I know this must come as a shocker for those following my gamedev adventures, I mean, really the decision came out of nowhere Tuesday night. I finished up the HUD and stared at it. I pulled up the icon and stared at that too. I finally gave into the voice that kept saying "This isn't going well." and imagined how much happier I'd be if I could just start my dream project that I've put off for 5+ years. Something I could spend a year or more on rather than rushing it out before school starts again.
I am cancelling the production of Dragon Souls Prologue indefinitely.
You can catch a full breakdown of lessons learned and what I was thinking below the break. Just know that I'm working on something much better now. The thing I've wanted to do since I fist learned programming. A game that does everything I wish Pokemon would do.
I'm through with making practice projects.
The thing with this project is that there has always been a sense of dread. Like I have to drag my feet and do this daunting task to get to the good stuff I've been eager to do for years. I kept saying "I just want this over with already." and I've been saying stuff like that since Fish Feaster. Even Unicorn Training was falling apart halfway through and became a grind because I was just practicing for something bigger and better.
I've officially had enough. I want to do that bigger and better thing right now. I'm the only force stopping me at this point. I'm crunching myself through a project that I know won't turn out well just to claim the trademark I extended for a cool name that might get taken in the next 5 years.
I was complaining the whole time I was making this and kept asking if it was worth it. My answer has always been: "Yes! Claim the trademark! Plus you can learn from the experience! Prepare yourself for making the full one in a few years!" but I suddenly realized just how very sick of preparing I was. With Dragon Souls Prologue I was forcing myself through yet another project that I knew wouldn't turn out to be the great thing that puts me on everyone's radar.
Unicorn Training was a taste of success, and it made me want more. I want to make big RPG adventures more than anything, but I need a lot of time to put each one together. I know I have enough experience by now and I'm ready to put everything I've got into one big thing. My very first C++ game I jumped into making after taking advanced programming was a game called Pokemon Adventure that was supposed to get me hired to do my own spinoffs of the franchise.
All these years since I've learned to code I just wanted to make awesome games like the Nintendo classics but with ideas I kept wishing they'd put in. My dream is to make the games little kid me would've freaked out about. With enough time I can put my infinite passion to the test and bring those ideas to life, more for myself than anything.
I'm ready to start my next game.
I've now had the benefit of trying to execute the Dragon Souls idea in a small way. I can keep problems I've run into in mind while daydreaming about the real release. I now know exactly how hard it will be to draw every frame for the protagonist and special moves. I got grid-based walking to work (with some glitchy twitches to work on). I even got to draw some cool looking monsters that I can use later. Now it's time to pull the plug, count my losses, and take this knowledge with me.
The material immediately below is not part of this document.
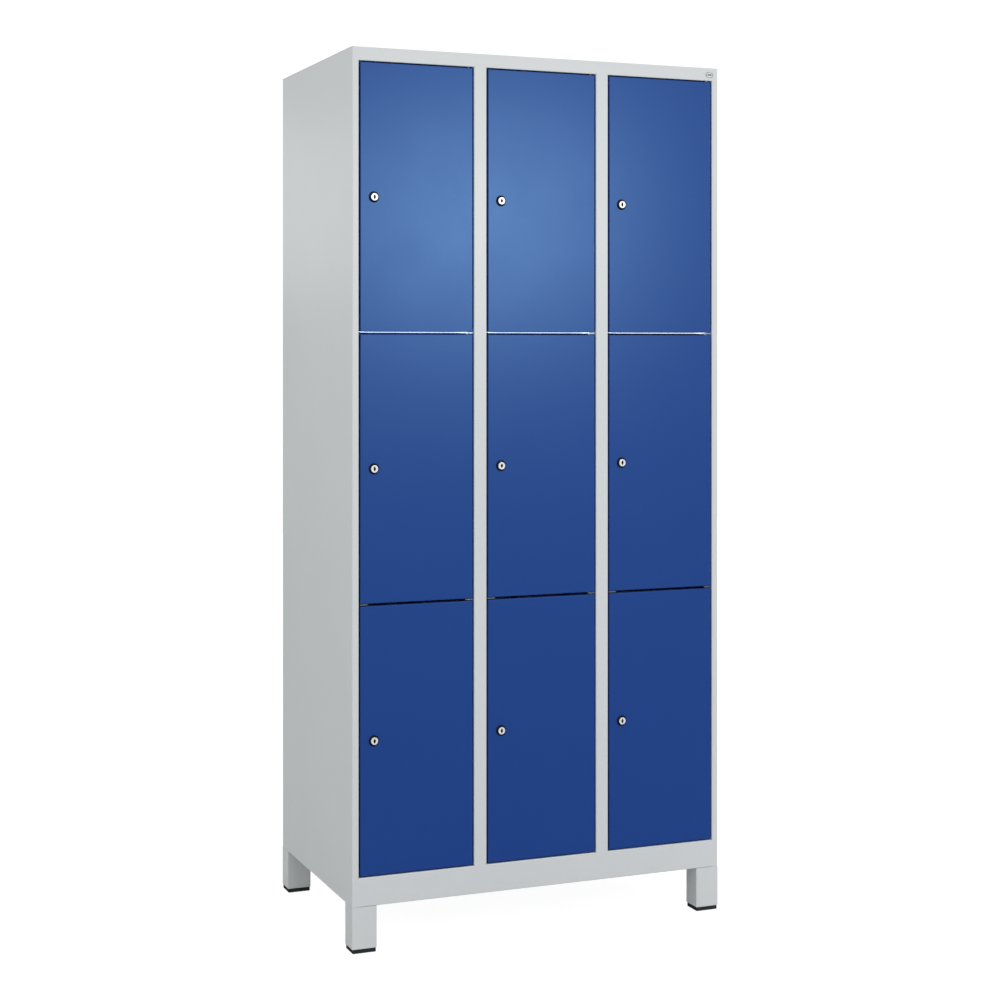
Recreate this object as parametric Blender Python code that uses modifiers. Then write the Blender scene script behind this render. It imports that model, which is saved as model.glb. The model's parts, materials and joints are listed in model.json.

As a developer I've gotten used to counting my losses and moving on so this kind of decision isn't new. I've just never gave up on a project (in-progress) since I made Fish Feaster. I cut Unicorn Training down to demo of its true self because it wasn't meeting my expectations. I'm sick of not having proof that I can make a game that can stand alongside the greats in the app store.
I'm sick of holding back.
I decided not to lose the goodwill of people who just discovered me by releasing an inferior product to follow up Unicorn Training (even if it's free). I promised I would get better and better and I don't see Dragon Souls Prologue living up to that. The movement was buggy, animations were off, I had to relearn Unity for v4.6, I still don't have a fictional alphabet to use, most players wouldn't understand the game's story because even I don't, I'd have to hunt for background music and generate sound effects all over again which could push release back another week, and on top of it all I wasn't even sure if grid-based melee action combat would be fluid and fun. If it turned out to have the same control issues as Unicorn Training that means re-coding everything with yet another new control scheme (likely a virtual joystick).
The bottom line is the game is just not ready. I need months of time to get this polished to what I see in my head, but I need this out by January for it to matter. I may lose the trademark, but at this point I'd rather spend weeks coming up with a name years down the road than spend weeks forcing this out right now. That couple weeks' worth of time could be better used for re-production on something that needs to be well thought out.
I am now developing my next title and can't wait to show you what exactly it is.